How would we fix that? Slowly, incrementally, re-evaluating next steps at every point, and providing Cambridge families with stability. I would be opposed to eliminating controlled choice in the coming years but I think it is a good time to start to slowly evaluate alternatives. Forcing students to go to integrated schools was essential in the late fifties and early sixties when, unfortunately, it did not happen. In 2017, most parents see the advantages of diverse schools and classrooms, and softer mechanisms can accomplish the same goals without the same downsides.

An example of the first steps in a plan for weaning the district off of controlled choice would consist of:

  1. fixing the lottery algorithm. CPSD uses what is likely the worst algorithm possible. Boston switched to an algorithm which gives strictly better placement for all students and does not encourage gaming. As an added benefit, once we eliminate gaming, we'll have better data on actual school preferences;

  2. recommending schools. It's quite possible that simply guiding parents to schools may be sufficient to achieve our diversity goals; and

  3. providing reasonable defaults. Parents shouldn't be required to put down choices. Kids whose parents don't do research or wait for the second round should end up with reasonable placements.

None of this would adversely affect either diversity, existing parents, or lead to destabilizing changes to the schools. Once those were in place, we could start to add targets around other goals as well. For example:

  • Community. Ideally, most kids from a single neighborhood should go to 1-3 different schools rather than a dozen. That would meet our diversity goals, cut down on transportation costs, and allow kids to have classmates in their local community with whom they could, for example, study and work on group projects.

  • Diversity. Right now, we look at income, binning graduate students with minimum-wage employees.

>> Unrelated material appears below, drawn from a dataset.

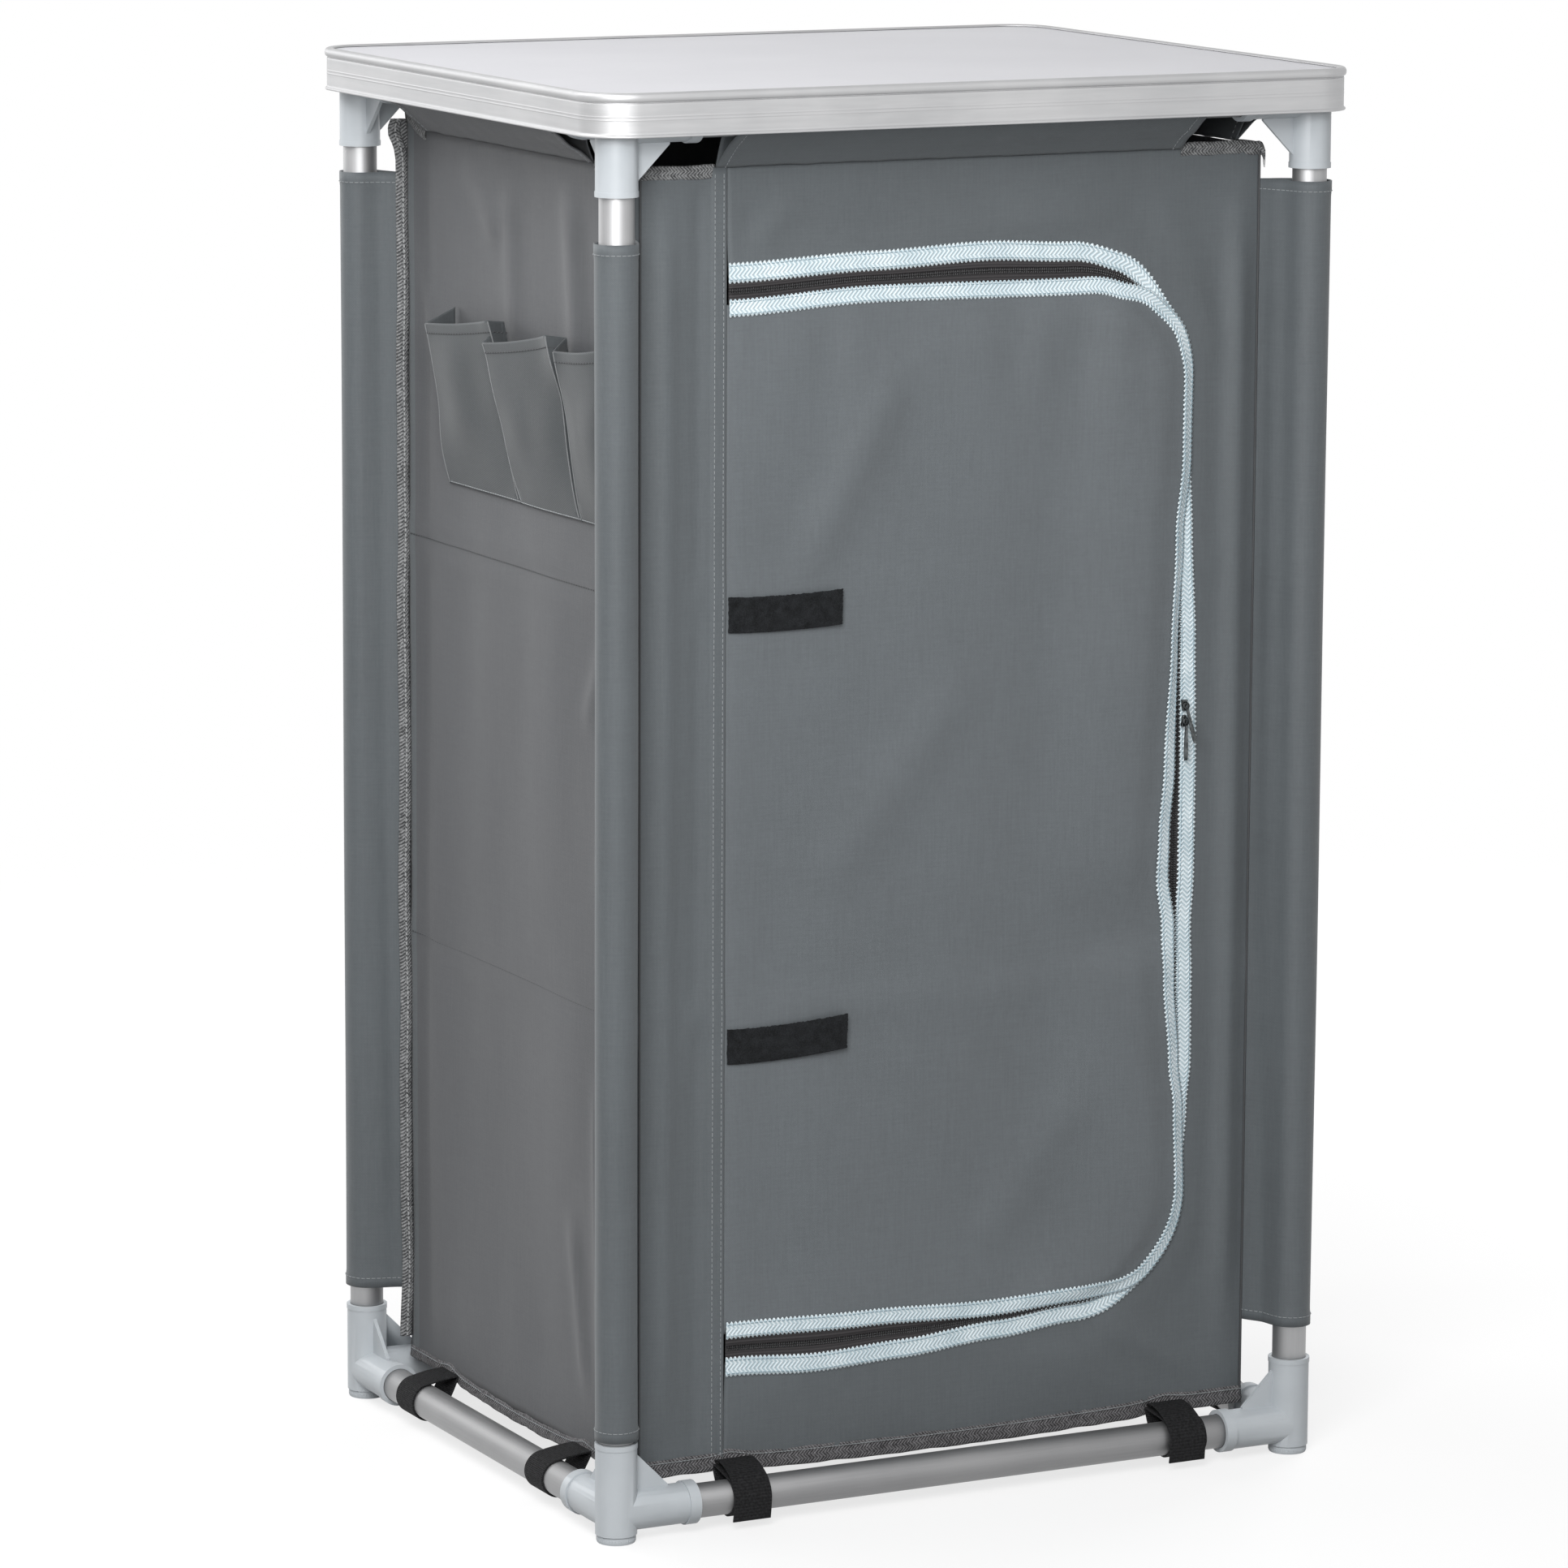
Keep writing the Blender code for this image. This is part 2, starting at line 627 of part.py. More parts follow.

We could look at more meaningful measures, such as cultural background, academic achievement, communications styles, parents' education levels, and others as we think through how we compose students into classrooms.

At each step in the process, of course, we should re-evaluate. If, after a series of steps like this, we found we could meet diversity targets without mandatory assignment, we could do away with it entirely, resulting in a system which is friendlier to families. We're less likely to have legal liability over soft programs without mandatory assignment, allowing us to be more aggressive with what we look at. In other words, for the same level of legal liability, we could have significantly more diverse classrooms.

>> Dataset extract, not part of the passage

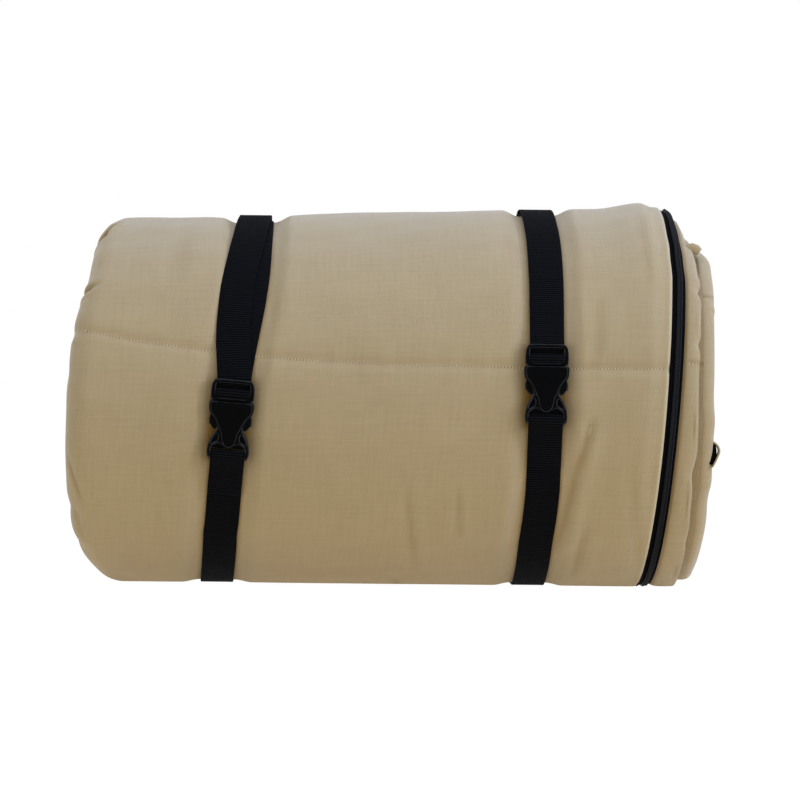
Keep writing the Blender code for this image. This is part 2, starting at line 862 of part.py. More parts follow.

If we could not, we would still end up with a system with less forced placement, stronger communities, lower transportation costs, and more diversity -- a win on all fronts.

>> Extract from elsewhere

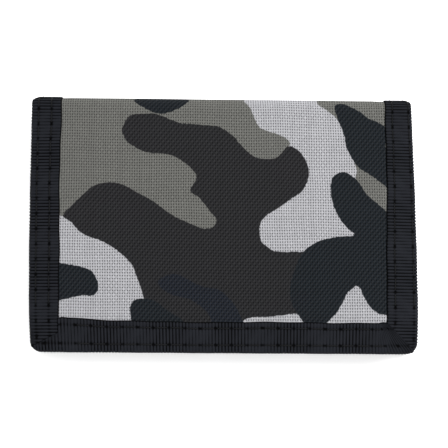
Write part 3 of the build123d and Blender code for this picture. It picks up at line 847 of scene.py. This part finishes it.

Of course, I am also in favor of growing oversubscribed programs.

Family engagement and communication
I am still learning how schools manage family engagement. CPSD schools take different approaches to family engagement. FMA invites parents into its libraries, classrooms, and to eat lunch with their children. Ola invites parents in as volunteers in classrooms. When I spent a day there, there were four adults in the classroom, two hired and two volunteers, so most of the time, each student table had an adult helping out. I support that kind of family engagement and would like to see that in more schools and classrooms. Aside from giving more support to teachers and students, it leads to higher levels of transparency and community-engagement, both of which help school systems. There is a perception that parents in classrooms can be a little disruptive or a little chaotic. There is some truth to that, but many of the things best for learning are a little confusing, chaotic, and disruptive.

Two well-defined places we can and should improve communications are:

  1. Providing more resources online. School registration, lottery, afterschool registration, and all other such paperwork should be available digitally. Providing digital resources not only saves parents time, but also saves teachers and administrators time. Freeing up that time would also allow for a more personal, higher-touch approach for parents on the other side of the language, education, or digital divides.

  2. Early engagement. We should engage with parents, on a limited but personal scale, no later than age 18 months. I like programs like BabyU. Limited engagements early on can pay big dividends later.

Standardized Testing
There is an interesting paradox in education research. Frequent, in-depth testing helps students learn and grow. That's one of the strongest results we have in education literature. On the other hand, tying test outcomes to any sorts of stakes, whether for the school, the student, the teacher, or the district, tends to result in worse outcomes. That's also pretty well established.

Where does this paradox come from? Tests are a proxy for learning. To the extent we can provide students, teachers, and parents feedback on how students are learning, that can help guide the learning process. On the other hand, few standardized tests accurately capture many important aspects of learning, such as social development, complex problem-solving, time management, creativity, or aesthetics. Once we put stakes around tests, there is a strong incentive to teach to the test and to prepare for the test, and many more important skills go by the wayside to simple procedural knowledge and memorization, leading to worse long-term outcomes.

Tests themselves are high-focus, cognitively active tasks. Those are good for students too; there is strong research that testing itself is a good use of instructional time.

As a result, I support frequent testing of students, providing results of those test to parents, teachers, students, and researchers, and doing nothing more with them.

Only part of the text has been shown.